**Given material**.
--- BEGIN ---
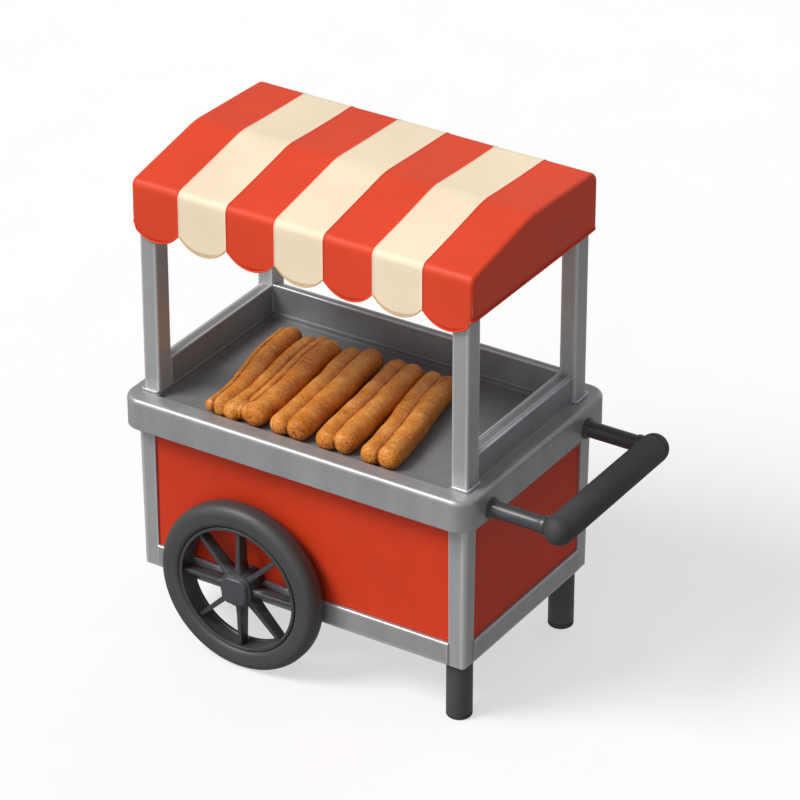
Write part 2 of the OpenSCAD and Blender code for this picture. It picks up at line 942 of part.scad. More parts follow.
module axle_brackets() {
    color(steel)
        both_sides()
            difference() {
                block([wheel_x - bracket_w / 2, -inner_y, body_bottom + 10],
                      [wheel_x + bracket_w / 2, -inner_y + bracket_t, bracket_top]);
                translate([wheel_x, 0, wheel_r])
                    rod_y(axle_hole_r, -side_y, 0);
            }
}

// Bosses seated on rail and panel, each with a nose that holds its wheel off the body
module axle_bosses() {
    color(dark)
        both_sides()
            difference() {
                translate([wheel_x, 0, wheel_r]) {
                    rod_y(boss_r, -boss_out, -panel_y);
                    rod_y(nose_r, -hub_in + seat, -panel_y);
                }
                block([wheel_x - 2 * boss_r, -side_y, body_bottom], [wheel_x + 2 * boss_r, 0, rail_top]);
                translate([wheel_x, 0, wheel_r])
                    rod_y(axle_hole_r, -side_y * 2, 0);
            }
}

// Washer and hexagon nut at each end
module axle_nuts() {
    start = hub_in + hub_w - bore_step + seat;
    color(steel)
        both_sides()
            translate([wheel_x, 0, wheel_r])
                difference() {
                    union() {
                        rod_y(nut_r, -start - washer_h, -start);
                        translate([0, -start - washer_h - nut_h, 0])
                            rotate([-90, 0, 0])
                                cylinder(r = nut_r, h = nut_h, $fn = 6);
                    }
                    rod_y(axle_d / 2, -side_y * 2, 0);
                }
}

// ---- door ----

// Mullion and header that frame the door beside the wheel
module door_frame() {
    color(steel) {
        translate([door_left - door_bar_w, side_y - door_depth / 2, bar_top - top_bar_h])
            rotate([0, 90, 0])
                tube_along_x(bar_top - top_bar_h - rail_top, door_depth, door_bar_w, door_bar_t);
        translate([door_left, side_y - door_depth / 2, door_top])
            tube_along_x(door_right - door_left, door_depth, door_bar_w, door_bar_t);
    }
}

// Pressed door: a face with folded edges, drilled for the latch, with its hinge straps
module rear_door() {
    edge_t = door_sheet_t;
    low = [door_left + door_gap, side_y - door_depth, rail_top + door_gap];
    high = [door_right - door_gap, side_y, door_top - door_gap];
    color(red)
        difference() {
            union() {
                difference() {
                    block(low, high);
                    block(low + [edge_t, -1, edge_t], high - [edge_t, edge_t, edge_t]);
                }
                for (z = hinge_z)
                    translate([hinge_x, hinge_y, z])
                        hinge_half(-1, hinge_l / 3 + seat, hinge_l * 2 / 3 - seat, pin_r + axle_fit);
            }
            translate([latch_x, 0, latch_z])
                rod_y(spindle_r + axle_fit, side_y - edge_t - 1, side_y + 1);
        }
}

// Leaf and knuckle from z0 to z1; the leaf points along side
module hinge_half(side, z0, z1, bore) {
    difference() {
        union() {
            translate([0, 0, z0])
                cylinder(r = knuckle_r, h = z1 - z0);
            translate([side < 0 ? -leaf_w : 0, side_y - hinge_y, z0])
                cube([leaf_w, leaf_t, z1 - z0]);
        }
        translate([0, 0, z0 - 1])
            cylinder(r = bore, h = z1 - z0 + 2);
    }
}

// Fixed halves of the two hinges, each with its pin
module hinge_leaves() {
    color(steel)
        for (z = hinge_z)
            translate([hinge_x, hinge_y, z]) {
                for (span = [[0, hinge_l / 3], [hinge_l * 2 / 3, hinge_l]])
                    hinge_half(1, span[0], span[1], pin_r - 1);
                cylinder(r = pin_r, h = hinge_l);
                translate([knuckle_r + 1, side_y - hinge_y, 0])
                    cube([leaf_w - knuckle_r - 1, leaf_t, hinge_l]);
            }
}

// Knob, spindle and cam of the door's quarter-turn latch, drawn unlocked
module door_latch() {
    color(dark)
        translate([latch_x, 0, latch_z]) {
            rod_y(knob_d / 2, side_y + seat, side_y + 14);
            translate([-4, side_y + 13, -knob_d / 2 + 3])
                cube([8, 12, knob_d - 6]);
            rod_y(spindle_r, side_y - door_depth - 1 - cam_t, side_y + 13);
            translate([-cam_w / 2, side_y - door_depth - 1 - cam_t, -cam_w / 2])
                cube([cam_w, cam_t, cam_l + cam_w / 2]);
        }
}

// ---- tray and rolls ----

module display_tray() {
    half = well_x - tray_gap;
    low = [-half, well_front + tray_gap, tray_floor - tray_t];
    high = [half, well_rear - tray_gap, counter_top - tray_lip];
    color(steel)
        difference() {
            block(low, high);
            block(low + [tray_t, tray_t, tray_t], high + [-tray_t, -tray_t, 1]);
        }
}

// One split roll: two long lobes side by side, flat where they lie
module roll(i) {
    body = roll_l - lobe_d;
    front_y = well_front + tray_gap + tray_t + roll_front + lobe_d / 2 + 8;
    color([0.75, 0.46, 0.18])
        translate([roll_x0 + i * roll_pitch, front_y, tray_floor])
            rotate([0, 0, roll_turn])
                intersection() {
                    translate([0, 0, lobe_d / 2 - 4])
                        for (side = [-1, 1])
                            translate([side * lobe_pitch / 2, 0, 0]) {
                                rod_y(lobe_d / 2, 0, body);
                                sphere(d = lobe_d);
                                translate([0, body, 0])
                                    sphere(d = lobe_d);
                            }
                    translate([-roll_pitch, -lobe_d, 0])
                        cube([2 * roll_pitch, roll_l + lobe_d, 2 * lobe_d]);
                }
}

module at_cart() {
    translate([cart_x, 0, 0])
        children();
}

at_cart() upright(-1, -1);  // upright_front_left
at_cart() upright(1, -1);  // upright_front_right
at_cart() upright(-1, 1);  // upright_rear_left
at_cart() upright(1, 1);  // upright_rear_right
at_cart() bottom_rail_side(-1);  // bottom_rail_front
at_cart() bottom_rail_side(1);  // bottom_rail_rear
at_cart() bottom_rail_end(-1);  // bottom_rail_left
at_cart() bottom_rail_end(1);  // bottom_rail_right
at_cart() top_bars();
at_cart() handle_beam();
at_cart() deck_bearers();
at_cart() floor_deck();
at_cart() front_panel();
at_cart() left_panel();
at_cart() right_panel();
at_cart() rear_panel();
at_cart() counter_rim();
at_cart() tray_shelf();
at_cart() guard_end(-1);  // guard_left
at_cart() guard_end(1);  // guard_right
at_cart() guard_rear();
at_cart() post_feet();
at_cart() post(-1, -1);  // post_front_left
at_cart() post(1, -1);  // post_front_right
at_cart() post(-1, 1);  // post_rear_left
at_cart() post(1, 1);  // post_rear_right
at_cart() awning_ring();
at_cart() roof_hoops();
at_cart() awning_cover();
at_cart() legs();
at_cart() leg_plates();
at_cart() leg_feet();
at_cart() leg_bolts();
at_cart() handle_arms();
at_cart() handle_bar();
at_cart() handle_grip();
at_cart() axle();
at_cart() axle_brackets();
at_cart() axle_bosses();
at_cart() axle_nuts();
at_cart() tyre(-1);  // tyre_front
at_cart() rim_band(-1);  // rim_band_front
at_cart() wheel(-1);  // wheel_front
at_cart() bearings(-1);  // bearings_front
at_cart() hub_cap(-1);  // hub_cap_front
at_cart() tyre(1);  // tyre_rear
at_cart() rim_band(1);  // rim_band_rear
at_cart() wheel(1);  // wheel_rear
at_cart() bearings(1);  // bearings_rear
at_cart() hub_cap(1);  // hub_cap_rear
at_cart() door_frame();
at_cart() rear_door();
at_cart() hinge_leaves();
at_cart() door_latch();
at_cart() display_tray();
for (i = [0 : roll_n - 1])
    at_cart() roll(i);
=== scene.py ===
# %% [markdown]
# # A push vending cart
#
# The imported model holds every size, place and joint of the cart. This lesson dresses it: it
# builds each visible part again with rounded edges and real surfaces, gives every part a
# finish, and lets each new piece ride on the body of the part that it stands for.
# All lengths are in metres. X runs towards the push handle, Y towards the operator, Z up.

# %% Load the frame
import math

import bmesh
import bpy
from mathutils import Matrix, Vector, noise


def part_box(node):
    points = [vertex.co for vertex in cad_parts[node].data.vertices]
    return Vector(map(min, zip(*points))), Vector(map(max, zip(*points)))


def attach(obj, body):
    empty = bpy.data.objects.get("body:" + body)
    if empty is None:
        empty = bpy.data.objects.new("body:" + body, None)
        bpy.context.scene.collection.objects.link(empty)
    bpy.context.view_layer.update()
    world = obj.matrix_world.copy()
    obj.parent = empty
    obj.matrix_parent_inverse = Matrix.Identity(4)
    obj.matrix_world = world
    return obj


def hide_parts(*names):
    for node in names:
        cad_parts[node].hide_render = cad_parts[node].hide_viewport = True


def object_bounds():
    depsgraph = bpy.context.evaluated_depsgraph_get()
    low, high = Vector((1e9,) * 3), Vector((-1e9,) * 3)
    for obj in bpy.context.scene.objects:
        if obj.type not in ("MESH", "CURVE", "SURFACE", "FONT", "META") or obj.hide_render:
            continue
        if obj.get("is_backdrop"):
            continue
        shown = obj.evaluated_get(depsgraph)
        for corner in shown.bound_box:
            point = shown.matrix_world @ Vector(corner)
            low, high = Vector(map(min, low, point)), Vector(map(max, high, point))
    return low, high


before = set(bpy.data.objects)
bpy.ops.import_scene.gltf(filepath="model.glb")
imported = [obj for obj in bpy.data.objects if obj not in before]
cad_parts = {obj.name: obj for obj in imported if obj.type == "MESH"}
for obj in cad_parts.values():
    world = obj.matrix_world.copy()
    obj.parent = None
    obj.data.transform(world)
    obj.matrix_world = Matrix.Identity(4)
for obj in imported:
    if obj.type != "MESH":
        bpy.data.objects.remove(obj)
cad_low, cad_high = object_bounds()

# %% [markdown]
# ## Camera
#
# A long lens far away flattens the perspective, so that the cart's edges stay nearly
# parallel. The camera stands in front of the customer's side, to the right of the middle of
# the cart, and looks down on it. It is aimed by its direction, so no constraint is needed.

# %% Camera
view_turn = math.radians(32.34)
view_tilt = math.radians(29.55)
camera_distance = 15.545
aim = Vector((-0.0103, -0.0065, 0.9651))

look = Vector((
    -math.sin(view_turn) * math.cos(view_tilt),
    math.cos(view_turn) * math.cos(view_tilt),
    -math.sin(view_tilt),
))
camera = bpy.data.objects.new("camera", bpy.data.cameras.new("camera"))
bpy.context.scene.collection.objects.link(camera)
camera.data.sensor_width = 36
camera.data.lens = 198.3
camera.data.clip_end = 60
camera.location = aim - look * camera_distance
camera.rotation_euler = look.to_track_quat("-Z", "Y").to_euler()
bpy.context.scene.camera = camera
print("camera at", [round(x, 3) for x in camera.location])

# %% [markdown]
# ## Studio
#
# A plain pale floor, an even pale sky, one large soft key light from the upper left front and
# two weak fills, one from the customer's side and one from the operator's.
# The floor glows a little, so that its shadows stay pale, but it throws no light on the cart,
# because a white floor this close would light its shaded end and flatten its form.

# %% Studio
scene = bpy.context.scene
scene.view_settings.view_transform = "Standard"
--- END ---
Retype exactly what runs from the line containing "at_cart() post_feet();" through the line containing "points = [vertex.co", both lines included, and stop there.

**Exercise solution**.
at_cart() post_feet();
at_cart() post(-1, -1);  // post_front_left
at_cart() post(1, -1);  // post_front_right
at_cart() post(-1, 1);  // post_rear_left
at_cart() post(1, 1);  // post_rear_right
at_cart() awning_ring();
at_cart() roof_hoops();
at_cart() awning_cover();
at_cart() legs();
at_cart() leg_plates();
at_cart() leg_feet();
at_cart() leg_bolts();
at_cart() handle_arms();
at_cart() handle_bar();
at_cart() handle_grip();
at_cart() axle();
at_cart() axle_brackets();
at_cart() axle_bosses();
at_cart() axle_nuts();
at_cart() tyre(-1);  // tyre_front
at_cart() rim_band(-1);  // rim_band_front
at_cart() wheel(-1);  // wheel_front
at_cart() bearings(-1);  // bearings_front
at_cart() hub_cap(-1);  // hub_cap_front
at_cart() tyre(1);  // tyre_rear
at_cart() rim_band(1);  // rim_band_rear
at_cart() wheel(1);  // wheel_rear
at_cart() bearings(1);  // bearings_rear
at_cart() hub_cap(1);  // hub_cap_rear
at_cart() door_frame();
at_cart() rear_door();
at_cart() hinge_leaves();
at_cart() door_latch();
at_cart() display_tray();
for (i = [0 : roll_n - 1])
    at_cart() roll(i);
=== scene.py ===
# %% [markdown]
# # A push vending cart
#
# The imported model holds every size, place and joint of the cart. This lesson dresses it: it
# builds each visible part again with rounded edges and real surfaces, gives every part a
# finish, and lets each new piece ride on the body of the part that it stands for.
# All lengths are in metres. X runs towards the push handle, Y towards the operator, Z up.

# %% Load the frame
import math

import bmesh
import bpy
from mathutils import Matrix, Vector, noise


def part_box(node):
    points = [vertex.co for vertex in cad_parts[node].data.vertices]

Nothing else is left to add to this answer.